**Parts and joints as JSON**
◇ ◇ ◇
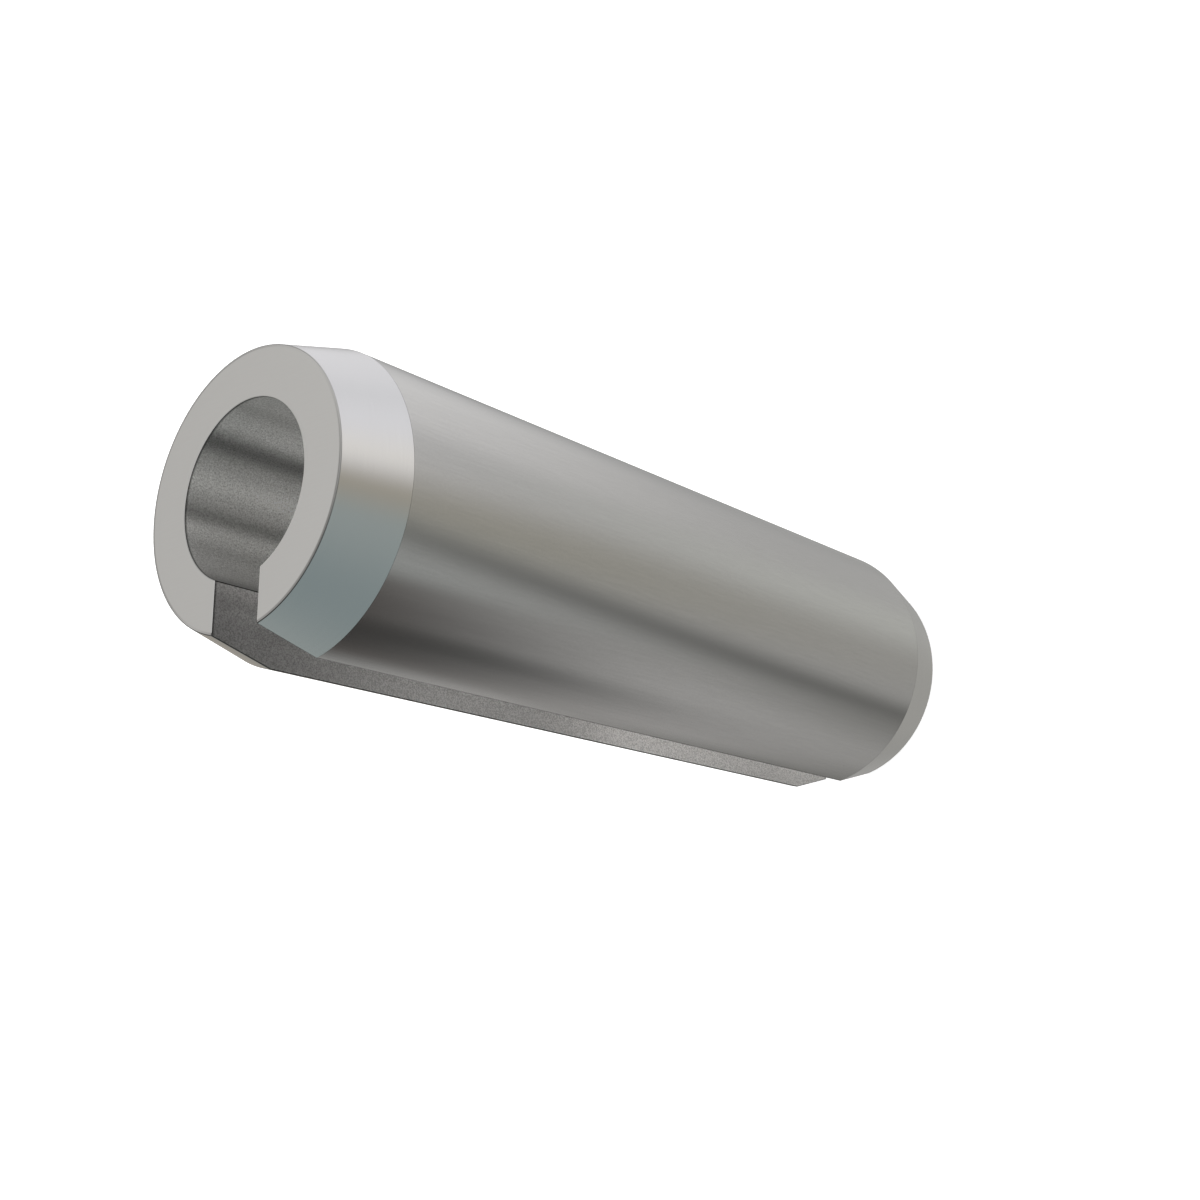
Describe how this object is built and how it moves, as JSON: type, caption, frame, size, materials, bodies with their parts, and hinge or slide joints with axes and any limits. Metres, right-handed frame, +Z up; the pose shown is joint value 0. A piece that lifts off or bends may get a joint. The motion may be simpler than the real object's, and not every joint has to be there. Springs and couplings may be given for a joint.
{
  "type": "slotted spring pin",
  "caption": "Slotted spring pin: a thick-walled steel sleeve, open along one side by a parallel slot, with a lead-in taper at each end.",
  "frame": {"origin": "on the pin's axis, at the lower end face", "axes": "+Z up along the pin's axis, -Y out through the middle of the slot, +X to the right of it"},
  "size_m": [0.0125, 0.0123, 0.04],
  "materials": {
    "spring_steel": "bare hardened steel: drawn satin outside, finely turned tapers and end faces, duller grey bore and slot walls"
  },
  "bodies": {
    "root": {"slotted_pin": "spring_steel"}
  },
  "joints": []
}
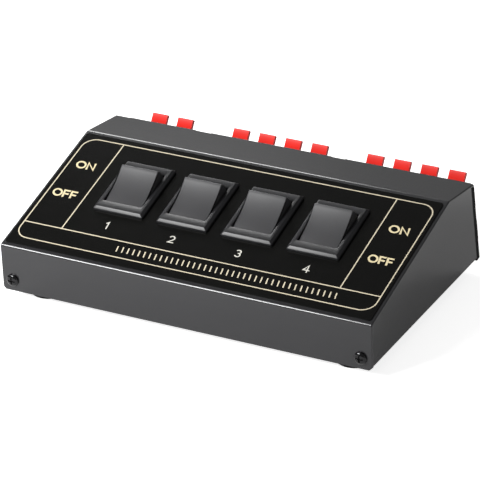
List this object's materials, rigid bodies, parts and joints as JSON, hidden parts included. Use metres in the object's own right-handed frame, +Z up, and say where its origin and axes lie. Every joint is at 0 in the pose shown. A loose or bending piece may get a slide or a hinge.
◇ ◇ ◇
**PROMPT**
Nothing may be left out: return each entry exactly as it reads.

**RESPONSE TO THIS TASK**
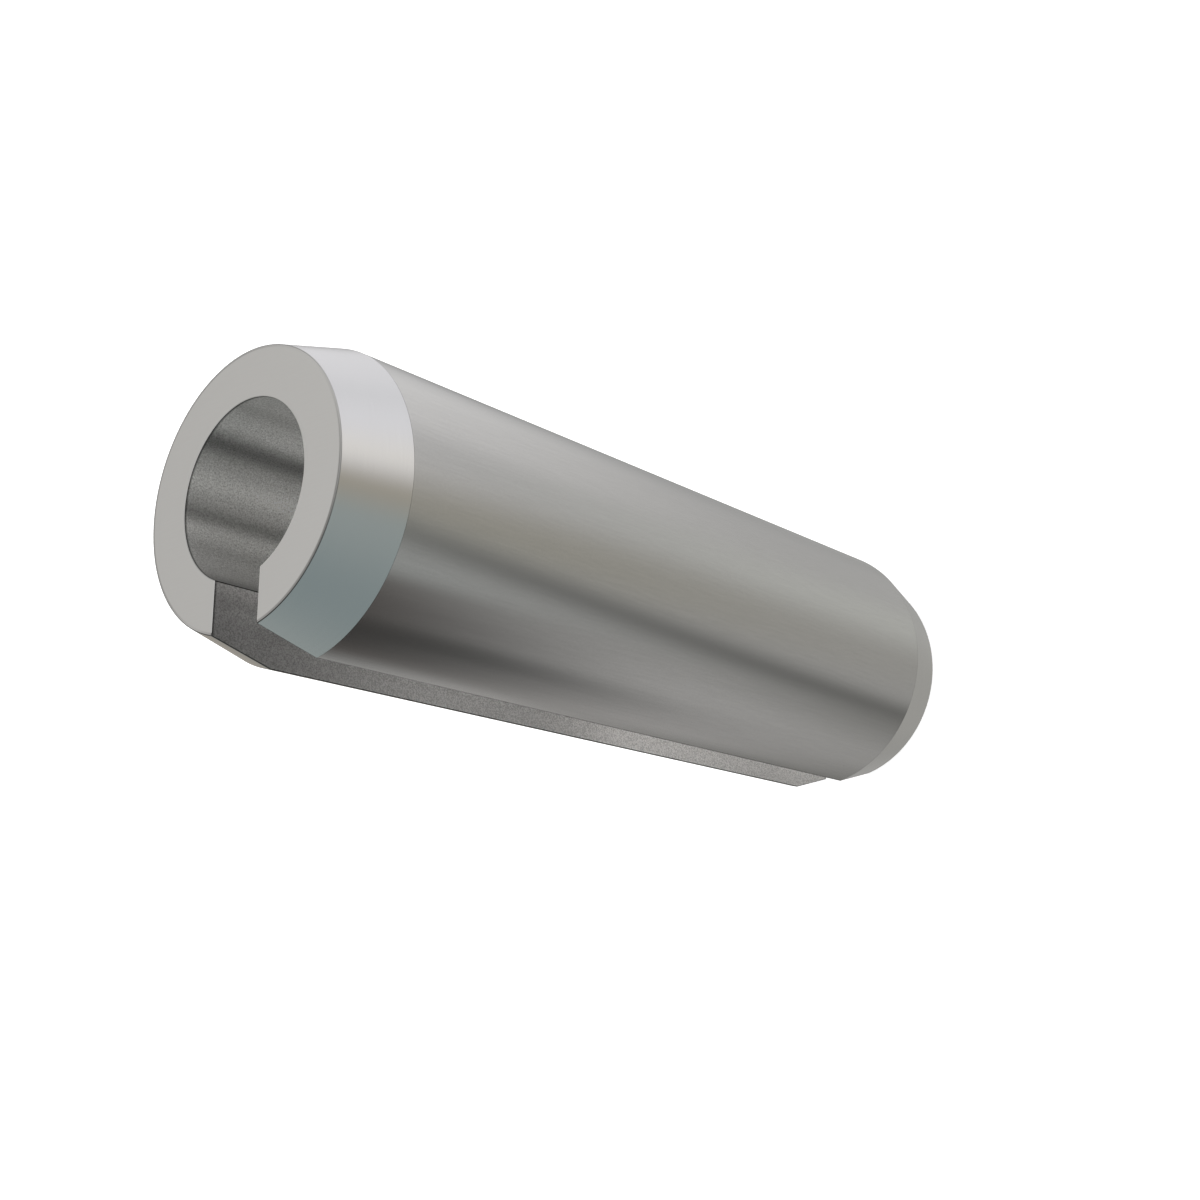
Describe how this object is built and how it moves, as JSON: type, caption, frame, size, materials, bodies with their parts, and hinge or slide joints with axes and any limits. Metres, right-handed frame, +Z up; the pose shown is joint value 0. A piece that lifts off or bends may get a joint. The motion may be simpler than the real object's, and not every joint has to be there. Springs and couplings may be given for a joint.
{
  "type": "slotted spring pin",
  "caption": "Slotted spring pin: a thick-walled steel sleeve, open along one side by a parallel slot, with a lead-in taper at each end.",
  "frame": {"origin": "on the pin's axis, at the lower end face", "axes": "+Z up along the pin's axis, -Y out through the middle of the slot, +X to the right of it"},
  "size_m": [0.0125, 0.0123, 0.04],
  "materials": {
    "spring_steel": "bare hardened steel: drawn satin outside, finely turned tapers and end faces, duller grey bore and slot walls"
  },
  "bodies": {
    "root": {"slotted_pin": "spring_steel"}
  },
  "joints": []
}
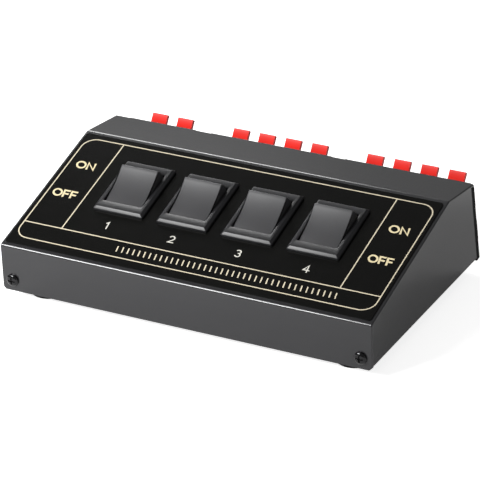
List this object's materials, rigid bodies, parts and joints as JSON, hidden parts included. Use metres in the object's own right-handed frame, +Z up, and say where its origin and axes lie. Every joint is at 0 in the pose shown. A loose or bending piece may get a slide or a hinge.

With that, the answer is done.